American Identities

Race, Ethnicity, and Global Networks in the 20th Century

Philip Bracher (M.A.)/ Dr. Martin Klimke 
English Department / History Department

Time/Location: Thursdays, 4.15 – 5.45 pm, Anglistisches Seminar, R 115
Registration: Friday, April 13, 2007, 9:00 am, Heuscheuer I / Anglistisches Seminar
Start: April 19, 2007
Office Hours: Wednesdays, 2-4 pm (Bracher, AS), Wednesdays, 5-7 pm (Klimke, HCA)

 

In his most recent book Who are We? (2004), Samuel Huntington has identified the migratory movement from Latin America to the United States as the “most serious challenge to America’s traditional identity”. Huntington confesses a deep unease about the current status quo: “Continuation of this large immigration (without improved assimilation) could divide the United States into a country of two languages and two cultures.”

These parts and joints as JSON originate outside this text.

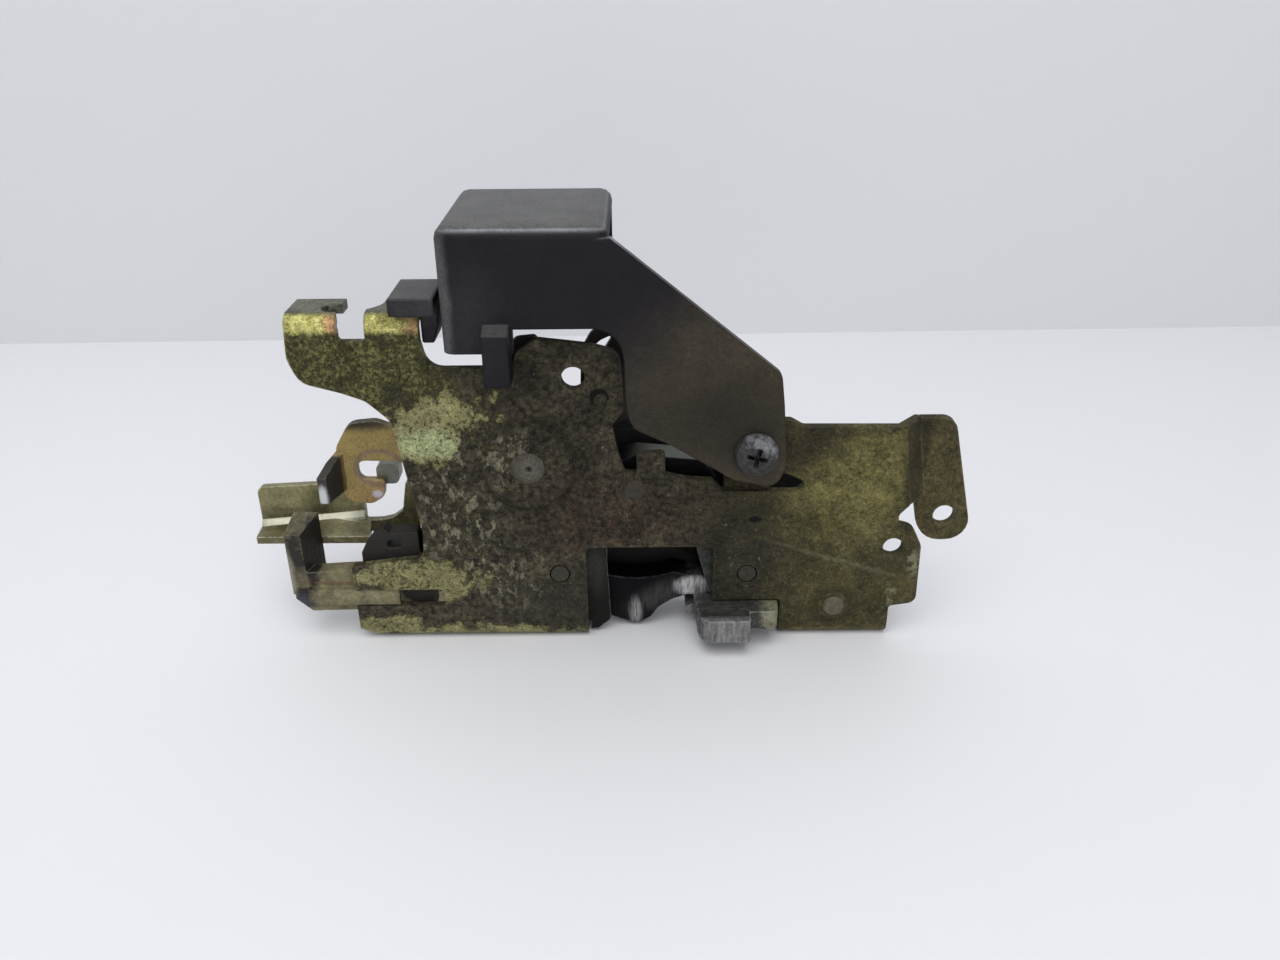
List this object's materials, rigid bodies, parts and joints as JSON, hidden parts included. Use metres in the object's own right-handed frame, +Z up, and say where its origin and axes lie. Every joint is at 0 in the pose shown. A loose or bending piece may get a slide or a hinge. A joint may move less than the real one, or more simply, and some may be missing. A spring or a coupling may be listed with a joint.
{
  "type": "car door lock",
  "caption": "Side-door lock with a forked claw, sprung pawl, stacked levers on one pivot, a sliding lock catch and a plastic hood on a stamped plate.",
  "frame": {"origin": "middle of the bounding box seen from above, on the surface that the bottom flange stands on", "axes": "+X to the right along the lock plate as seen from its front, +Y from the plate's front face to the back, +Z up towards the hood"},
  "size_m": [0.159, 0.0426, 0.0936],
  "materials": {
    "olive_chromate": "olive-yellow chromate plating, worn and greasy",
    "gold_chromate": "iridescent gold chromate plating",
    "dark_steel": "blue-black oiled steel with worn edges",
    "bare_steel": "bare steel, worn smooth",
    "grey_zinc": "dull grey zinc plating",
    "spring_steel": "drawn spring wire",
    "black_plastic": "moulded black plastic, dusty",
    "stained_nylon": "natural nylon stained brown by grease",
    "white_nylon": "translucent white nylon"
  },
  "bodies": {
    "frame": {"lock_plate": "olive_chromate", "striker_guide": "grey_zinc", "guide_pin_left": "grey_zinc", "guide_pin_right": "grey_zinc", "claw_pin": "bare_steel", "pawl_pin": "bare_steel", "main_pivot": "bare_steel", "lock_stud": "bare_steel", "rear_case": "black_plastic", "back_plate": "olive_chromate", "hood": "black_plastic", "hood_screw": "grey_zinc", "hood_nut": "grey_zinc", "rod_clip": "black_plastic", "claw_spring": "spring_steel", "pawl_spring": "spring_steel", "release_spring": "spring_steel"},
    "claw": {"claw": "dark_steel"},
    "pawl": {"pawl": "bare_steel"},
    "release_lever": {"release_lever": "gold_chromate", "rod_bush": "white_nylon"},
    "inside_lever": {"inside_lever": "olive_chromate"},
    "outside_lever": {"outside_lever": "dark_steel"},
    "lock_slide": {"lock_slide": "stained_nylon"},
    "lock_lever": {"lock_lever": "black_plastic"}
  },
  "joints": [
    {"name": "claw_turn", "type": "hinge", "parent": "frame", "child": "claw", "pos_m": [0.0065, -0.00565, 0.0373], "axis": [0, 1, 0], "range_deg": [0, 42]},
    {"name": "inside_turn", "type": "hinge", "parent": "frame", "child": "inside_lever", "pos_m": [-0.0159, 0.003, 0.0429], "axis": [0, 1, 0], "range_deg": [0, 10], "stiffness_Nm_per_rad": 0.1, "springref_deg": -8.59},
    {"name": "release_turn", "type": "hinge", "parent": "frame", "child": "release_lever", "pos_m": [-0.0159, 0.0009, 0.0429], "axis": [0, 1, 0], "range_deg": [0, 10]},
    {"name": "pawl_turn", "type": "hinge", "parent": "frame", "child": "pawl", "pos_m": [0.0505, -0.00615, 0.0078], "axis": [0, 1, 0], "range_deg": [-5, 0], "stiffness_Nm_per_rad": 0.05, "springref_deg": 8.59},
    {"name": "outside_turn", "type": "hinge", "parent": "frame", "child": "outside_lever", "pos_m": [-0.0159, -0.0012, 0.0429], "axis": [0, 1, 0], "range_deg": [-10, 0], "stiffness_Nm_per_rad": 0.05, "springref_deg": 8.59},
    {"name": "slide_travel", "type": "slide", "parent": "frame", "child": "lock_slide", "axis": [1, 0, 0], "range_m": [0, 0.008]},
    {"name": "lock_turn", "type": "hinge", "parent": "frame", "child": "lock_lever", "pos_m": [-0.0325, -0.0056, 0.03], "axis": [0, 1, 0], "range_deg": [-28.07, 0]}
  ],
  "couplings": [
    {"joint": "release_turn", "follows": "inside_turn", "ratio": 1},
    {"joint": "pawl_turn", "follows": "inside_turn", "ratio": -0.5},
    {"joint": "lock_turn", "follows": "slide_travel", "rad_per_m": -61.2}
  ]
}
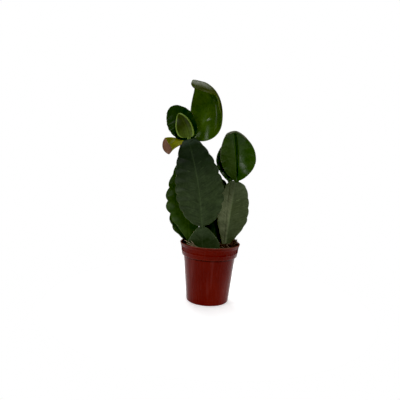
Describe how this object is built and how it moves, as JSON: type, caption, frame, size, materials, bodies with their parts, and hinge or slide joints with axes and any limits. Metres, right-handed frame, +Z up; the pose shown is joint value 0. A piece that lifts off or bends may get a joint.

Huntington’s position exemplifies a shift from the paradigms of diasporic identities and multicultural desires towards a “clash of civilizations” in immigration politics. It also illustrates that issues of migration have been at the core of the American understanding of “Self” and “Other.”

This course will trace the cultural and historical impact of immigration to the United States from the beginning of the 20th century to the present. The focus will be on issues of assimilation, pluralism, and transnationalism. It will attempt to posit a transnational paradigm against views in which cultures oppose each other as monolithic units.

For this purpose, we will analyze the immigrant literature and the history of immigration to the U.S. from the vantage point of various ethnic experiences (Asian-, Hispanic-, and African-American) in the 20th century, including a variety of movies and representations from popular culture illustrating these themes.
LITERATURE: A reader will be made available a week before the semester begins.